A few things to watch out for. Don’t over-slice the break. If every hit is different, the groove loses identity. Don’t let the sub fight the break. Keep it mono and short. Don’t make the switchup too busy. Usually one fill, one reverse, and one missing hit is enough. And don’t forget the second half needs to feel like a real answer, not just a one-bar trick.

If you want to level this up, try a half-time illusion inside the fast tempo. Keep the project at DnB speed, but make the second half feel slower by reducing hat density and spacing out the ghost notes. That gives you a heavy lean-back feeling without actually changing BPM.

You can also experiment with two break layers. Maybe the first half uses a dusty, roomy break, and the second half crossfades into a tighter chopped layer. That contrast can make the switchup feel like a mini-chorus instead of just a drum edit.

And here’s a great advanced move: move one repeated ghost hit one 16th later in the second half. That tiny offset changes the groove in a way the listener feels more than hears. It’s subtle, but it can make the whole phrase feel fresh.

So to recap the workflow: choose a strong break, warp it cleanly, slice it to a Drum Rack, build a two-bar groove, create a clear bar-5 switch with a fill and a tonal change, support it with disciplined bass, resample the result, glue the drums on a bus, and automate the transition so it feels intentional.

If you want a quick practice challenge, make three versions of the same eight-bar switchup.

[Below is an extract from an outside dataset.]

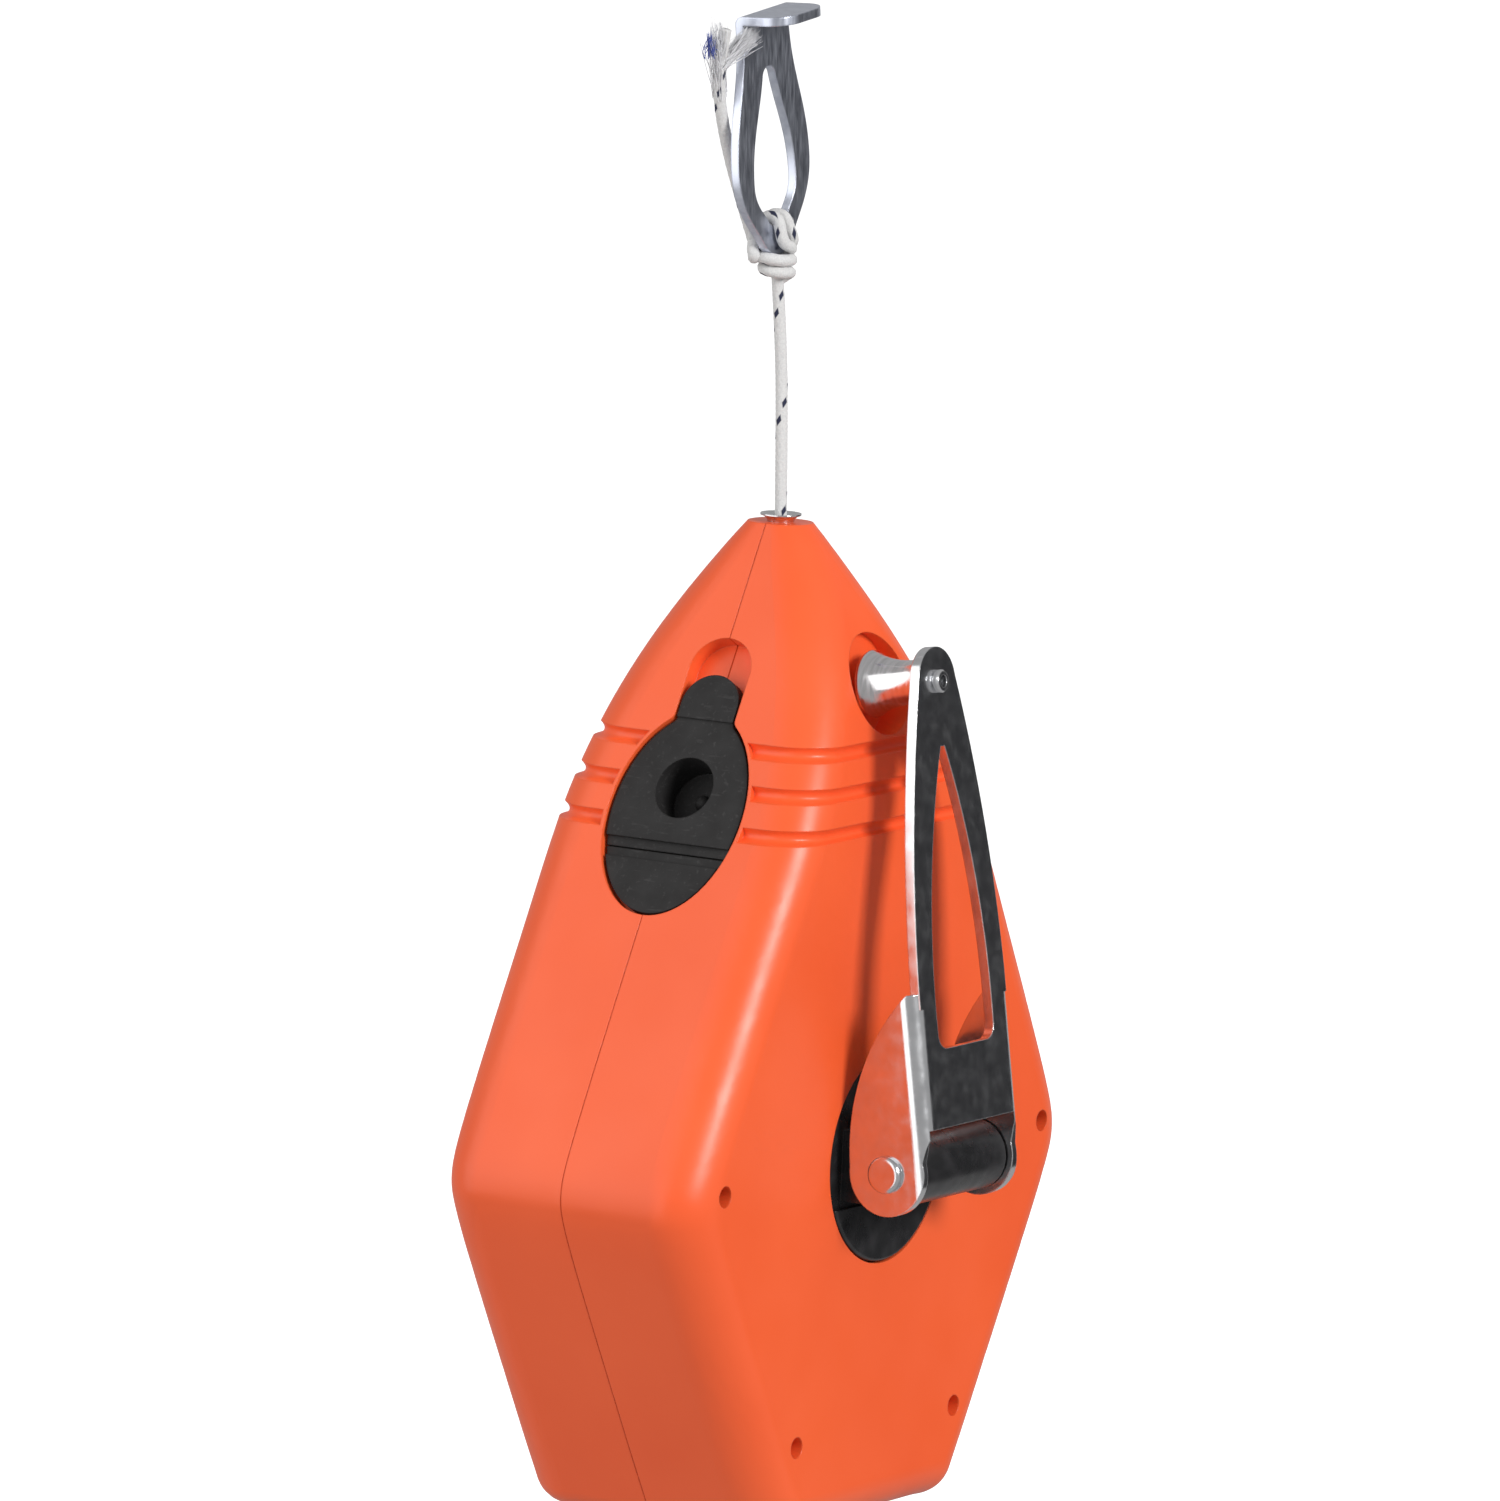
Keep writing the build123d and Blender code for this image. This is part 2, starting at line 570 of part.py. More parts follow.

One clean and punchy. One darker and more broken. One more like a DJ transition tool with extra space and stronger automation. Keep the same break sample for all three, keep the bass mostly the same, and compare which version actually feels most track-ready. That kind of A-B testing is how you train your ear fast.

Bottom line: a Pirate Signal style think-break switchup works because it changes the energy without breaking the dancefloor momentum. Keep it tight, keep it dark, and let the drums and bass talk to each other. That’s the move.